P.C.: En general ha sido buena, aunque la primera vez que solicité apoyo para viajar a unos festivales de Europa del Este dijeron que era comunista. Se corrió esa bola. Cierto que justo estaba estudiando ruso, pero también estudiaba árabe, me gusta aprender idiomas. Sólo en 1998 tuve un feo incidente, no con Julio Mahárbiz ni con Tomaselli, que era un encanto de persona, sino con el contador. Yo había rodado “El jardín de Afrodita” en un lugar hermoso de Malí. Sin hoteles, dormíamos en chozas, un calor terrible, pero hermoso. El problema es que después los rollos con el principio y el final, donde había filmado una caravana de camellos, nunca me llegaron. Debía volver y filmar eso de nuevo, urgente, porque pronto empezaba la temporada de lluvias, y para volver necesitaba cobrar la cuota de un crédito del INCAA, pero el contador no me atendía. Un día estuve en la antesala desde las 10 hasta las 17, hasta que se dio por vencido y me atendió. Pero me dijo “Mentira que vas al África, para mí que te vas a las dunas de Villa Gesell con unos negros catinga”. No le contesté porque necesitaba cobrar de una buena vez.
Después en universidades de EE.UU. hubo ponencias sobre la película, se editó un libro, “Hermes and Aphrodite Encounters”, con un ensayo de Lieve Spaas, “Aphrodite and Colonial Politics”, muy interesante.
P.: Pensando en esos dos niños que nunca habían visto un blanco, ¿de qué forma están viviendo los niños como esos el salto al siglo XXI?
P.C.: Hay cambios muy acelerados, especialmente en Nigeria y Etiopía.
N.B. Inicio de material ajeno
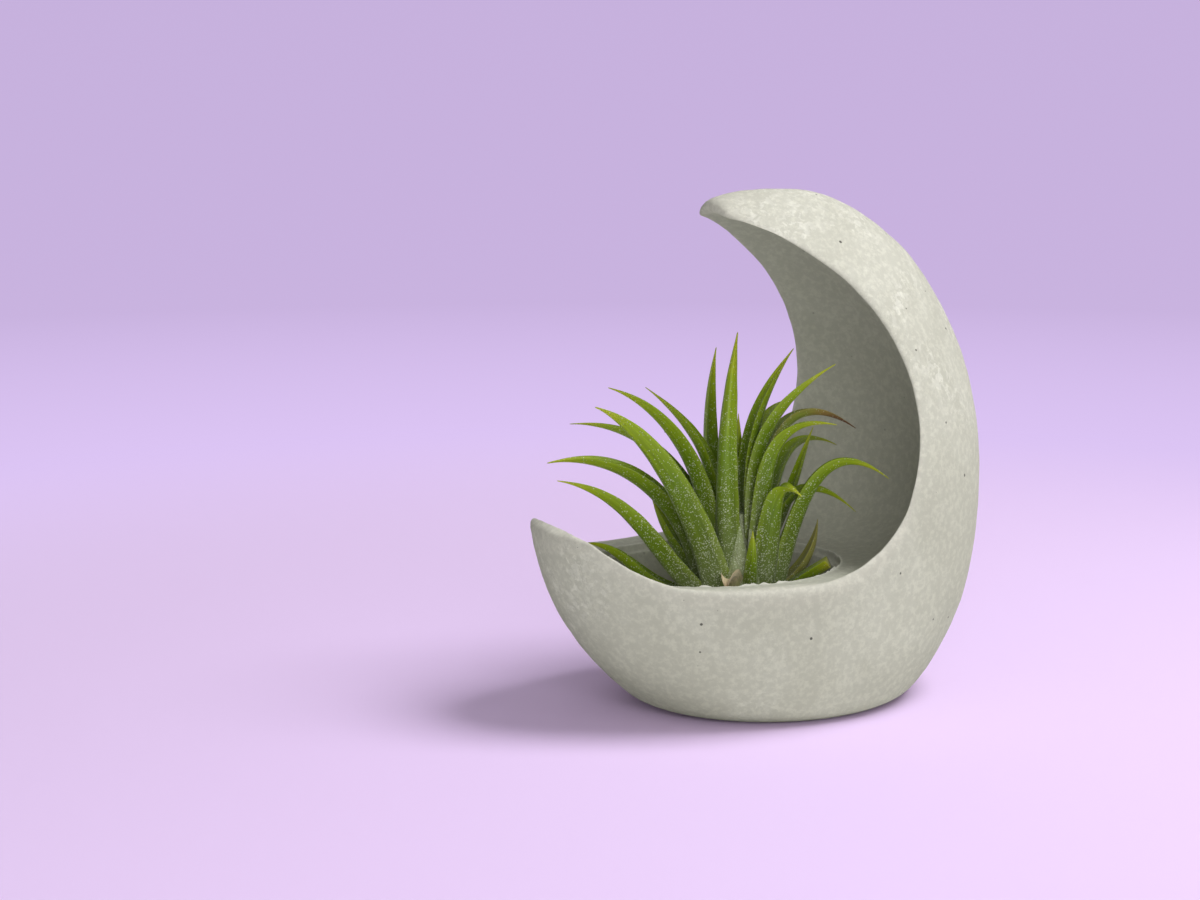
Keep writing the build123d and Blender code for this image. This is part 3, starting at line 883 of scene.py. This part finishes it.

Y hay otros saberes, transmitidos de forma oral, que todavía sorprenden. Lo confirmé mientras filmaba en Namibia “El cielo escondido”. Gente que vivía en chozas conservaba encriptados el teorema de Pitágoras y la teoría del big bang. Y los dogón conocían estrellas que Europa descubrió mucho después. ¿Acaso tenían una vista más privilegiada? ¿O contactos con civilizaciones superiores, luego desaparecidas? Un etnólogo, Marcel Griaule, que los visitó desde 1931 hasta los 50, fue bendecido por ellos, y le contaron sus cosmogonías. Lo querían mucho. En 1956, cuando supieron de su muerte, le dedicaron ceremonias fúnebres a lo largo de 14 días. Pero a su libro póstumo, “Le renard pale”, el zorro pálido, historia de la creación del universo según los dogón, el editor lo subtituló “Evidencias de contactos extraterrestres 5.000 años atrás”. Entonces empezó el turismo. La gente va a las aldeas y les pregunta a los ancianos “¿usted tuvo contacto con marcianos?” Ahora no lo quieren tanto a Marcel.